In the course of a conversation about his approach as a guitarist, Chenaux repeatedly utters some form of the word "translation," as though he and the instrument are communicating through some nonexistent interpreter. To watch Chenaux perform today (or even in Phleg Camp live clips online) is to understand the intimacy he values in his relationship with music. He may sing on his own or in bands like the Reveries, but when he stops and the guitar takes over, he cajoles it to speak its own piece, wresting guttural, temperamental sounds and tones with picking and distinctive use of pedals, like his spring loaded Morley wah with its unique sweep, a Holy Grail reverb that produces a huge wash, and a Z. Vex Fuzz Factory distortion with a crazy sustain that Chenaux loves, particularly because it makes his guitar sound like bagpipes.
"Whenever I try a new instrument like a mandolin, at first there's a lot of reverence for its history," Chenaux explains. "Over 15 years with the 175, that slips away and something else happens. At first, the instrument tells you what to do but then, at some point, you stop listening to it or you start hearing it as an object without so much of a history."
Chenaux came to play guitar as a child, with little interest in learning any particular style or type of song. He experimented with it instinctually before taking lessons for a couple of years. Today, he is still interested in challenging his own notions of what a guitar is capable of sounding like. "I don't use the pickups on my electric guitar," he says. "I use a Capsule microphone that's on the headstock. There's a highly sought-after, late '50s or early '60s Humbucker pickup on it that's worth more than the guitar and I never use it. I put a $90 Danelectro Lipstick pickup on it, pretty much with tape. It wasn't a reactionary thing. I bought the guitar thinking that's what I wanted to play but it was a little too full spectrum or fat for me. You do these things to amuse yourself and I succeeded.

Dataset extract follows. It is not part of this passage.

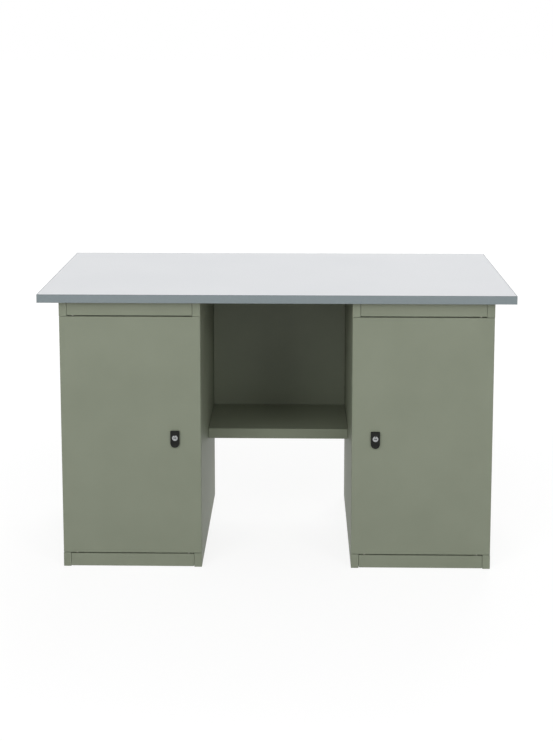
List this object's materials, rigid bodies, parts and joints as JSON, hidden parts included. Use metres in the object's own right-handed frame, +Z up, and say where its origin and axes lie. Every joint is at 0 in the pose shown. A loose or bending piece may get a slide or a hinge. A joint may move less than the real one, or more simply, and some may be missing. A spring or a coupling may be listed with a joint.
{
  "type": "double pedestal workbench",
  "caption": "Workbench with a laminated board top on lockable sheet-steel cupboards, with a low shelf and a back panel across the knee space.",
  "frame": {"origin": "on the floor under the middle of the worktop", "axes": "+X along the worktop's length to the right as seen from the front, -Y towards the front, where the doors are, +Z up"},
  "size_m": [1.5, 0.75, 0.9],
  "materials": {
    "worktop_laminate": "pale grey high-pressure laminate with a fine satin texture",
    "chipboard": "raw pressed wood chips",
    "edge_band": "mid-grey plastic edge strip, satin, with eased arrises",
    "powder_coat": "cement-grey satin powder coat with slight orange peel",
    "zinc": "bright zinc plating",
    "black_plastic": "moulded black plastic, fine texture",
    "nylon": "moulded white nylon"
  },
  "bodies": {
    "bench": {"worktop_laminate": "worktop_laminate", "worktop_core": "chipboard", "worktop_backer": "worktop_laminate", "edge_band_front": "edge_band", "edge_band_back": "edge_band", "edge_band_left": "edge_band", "edge_band_right": "edge_band", "knee_shelf": "powder_coat", "knee_back_panel": "powder_coat", "left_outer_side": "powder_coat", "left_inner_side": "powder_coat", "left_base": "powder_coat", "left_top_panel": "powder_coat", "left_top_rail": "powder_coat", "left_plinth": "powder_coat", "left_back": "powder_coat", "left_shelf": "powder_coat", "left_shelf_bearer_outer": "zinc", "left_shelf_bearer_inner": "zinc", "left_lower_hinge_pin": "zinc", "left_upper_hinge_pin": "zinc", "left_keeper": "zinc", "left_glide_low_outer": "nylon", "left_glide_low_inner": "nylon", "left_glide_high_outer": "nylon", "left_worktop_screw_outer": "zinc", "left_worktop_screw_inner": "zinc", "left_knee_shelf_bolt": "zinc", "right_outer_side": "powder_coat", "right_inner_side": "powder_coat", "right_base": "powder_coat", "right_top_panel": "powder_coat", "right_top_rail": "powder_coat", "right_plinth": "powder_coat", "right_back": "powder_coat", "right_shelf": "powder_coat", "right_shelf_bearer_outer": "zinc", "right_shelf_bearer_inner": "zinc", "right_lower_hinge_pin": "zinc", "right_upper_hinge_pin": "zinc", "right_keeper": "zinc", "right_glide_low_outer": "nylon", "right_glide_low_inner": "nylon", "right_glide_high_outer": "nylon", "right_worktop_screw_outer": "zinc", "right_worktop_screw_inner": "zinc", "right_knee_shelf_bolt": "zinc"},
    "left_door": {"left_door_skin": "powder_coat", "left_door_stiffener": "powder_coat", "left_lock_housing": "black_plastic", "left_lock_nut": "zinc"},
    "left_lock": {"left_lock_cylinder": "zinc", "left_lock_cam": "zinc"},
    "right_door": {"right_door_skin": "powder_coat", "right_door_stiffener": "powder_coat", "right_lock_housing": "black_plastic", "right_lock_nut": "zinc"},
    "right_lock": {"right_lock_cylinder": "zinc", "right_lock_cam": "zinc"}
  },
  "joints": [
    {"name": "left_door_hinge", "type": "hinge", "parent": "bench", "child": "left_door", "pos_m": [-0.679, -0.336, 0.0466], "axis": [0, 0, -1], "range_deg": [0, 110]},
    {"name": "right_door_hinge", "type": "hinge", "parent": "bench", "child": "right_door", "pos_m": [0.679, -0.336, 0.0466], "axis": [0, 0, 1], "range_deg": [0, 110]},
    {"name": "left_lock_turn", "type": "hinge", "parent": "left_door", "child": "left_lock", "pos_m": [-0.323, -0.345, 0.431], "axis": [0, -1, 0], "range_deg": [0, 90]},
    {"name": "right_lock_turn", "type": "hinge", "parent": "right_door", "child": "right_lock", "pos_m": [0.315, -0.345, 0.431], "axis": [0, 1, 0], "range_deg": [0, 90]}
  ]
}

"I also put a Bigsby [tremolo bar] on it, which no guitar shop in Toronto would do for me," he continues. "They told me it'd cave in and you can't do that. So I just went home and drilled it into my guitar and it's been fine. I've actually been thinking of putting a Bigsby on my nylon-string guitar, which again, no one would do. I think it's a great idea."
As a guitar player and an artist, Chenaux is more of a conduit for ideas and, in his bold inventions as a performer, he's keen to achieve some manner of musical transcendence. "The greatest hope is that you don't know what you'd be hoping for ― that something is happening that is unknown. How people listen to music is so strange and they hear what they hear. You want to create music that allows for that space or makes space instead of filling it."
"I started to tour alone a lot and my electric guitar is quite heavy for train travel," Chenaux explains, sitting on the balcony at the rear of his Toronto apartment. "It's a '62 Gibson 175 that has been manhandled heavily by me putting things on it that take away a lot of its 175-ness, its jazziness. In touring solo, I realized that I don't play acoustic as well as I do electric because I'm limited in my vocabulary on it. I wanted to figure out how I could translate things I'd gotten used to on the electric and place my attention on the nylon-string guitar to see what might happen. So, thinking not so much about this record, but about a longer process of translating material from one instrument that's highly idiosyncratic to another."
In the course of a conversation about his approach as a guitarist, Chenaux repeatedly utters some form of the word "translation," as though he and the instrument are communicating through some nonexistent interpreter. To watch Chenaux perform today (or even in Phleg Camp live clips online) is to understand the intimacy he values in his relationship with music. He may sing on his own or in bands like the Reveries, but when he stops and the guitar takes over, he cajoles it to speak its own piece, wresting guttural, temperamental sounds and tones with picking and distinctive use of pedals, like his spring loaded Morley wah with its unique sweep, a Holy Grail reverb that produces a huge wash, and a Z. Vex Fuzz Factory distortion with a crazy sustain that Chenaux loves, particularly because it makes his guitar sound like bagpipes.
"Whenever I try a new instrument like a mandolin, at first there's a lot of reverence for its history," Chenaux explains. "Over 15 years with the 175, that slips away and something else happens. At first, the instrument tells you what to do but then, at some point, you stop listening to it or you start hearing it as an object without so much of a history."
Chenaux came to play guitar as a child, with little interest in learning any particular style or type of song. He experimented with it instinctually before taking lessons for a couple of years. Today, he is still interested in challenging his own notions of what a guitar is capable of sounding like. "I don't use the pickups on my electric guitar," he says. "I use a Capsule microphone that's on the headstock. There's a highly sought-after, late '50s or early '60s Humbucker pickup on it that's worth more than the guitar and I never use it. I put a $90 Danelectro Lipstick pickup on it, pretty much with tape. It wasn't a reactionary thing. I bought the guitar thinking that's what I wanted to play but it was a little too full spectrum or fat for me. You do these things to amuse yourself and I succeeded.
"I also put a Bigsby [tremolo bar] on it, which no guitar shop in Toronto would do for me," he continues. "They told me it'd cave in and you can't do that. So I just went home and drilled it into my guitar and it's been fine. I've actually been thinking of putting a Bigsby on my nylon-string guitar, which again, no one would do. I think it's a great idea."
As a guitar player and an artist, Chenaux is more of a conduit for ideas and, in his bold inventions as a performer, he's keen to achieve some manner of musical transcendence. "The greatest hope is that you don't know what you'd be hoping for ― that something is happening that is unknown. How people listen to music is so strange and they hear what they hear. You want to create music that allows for that space or makes space instead of filling it."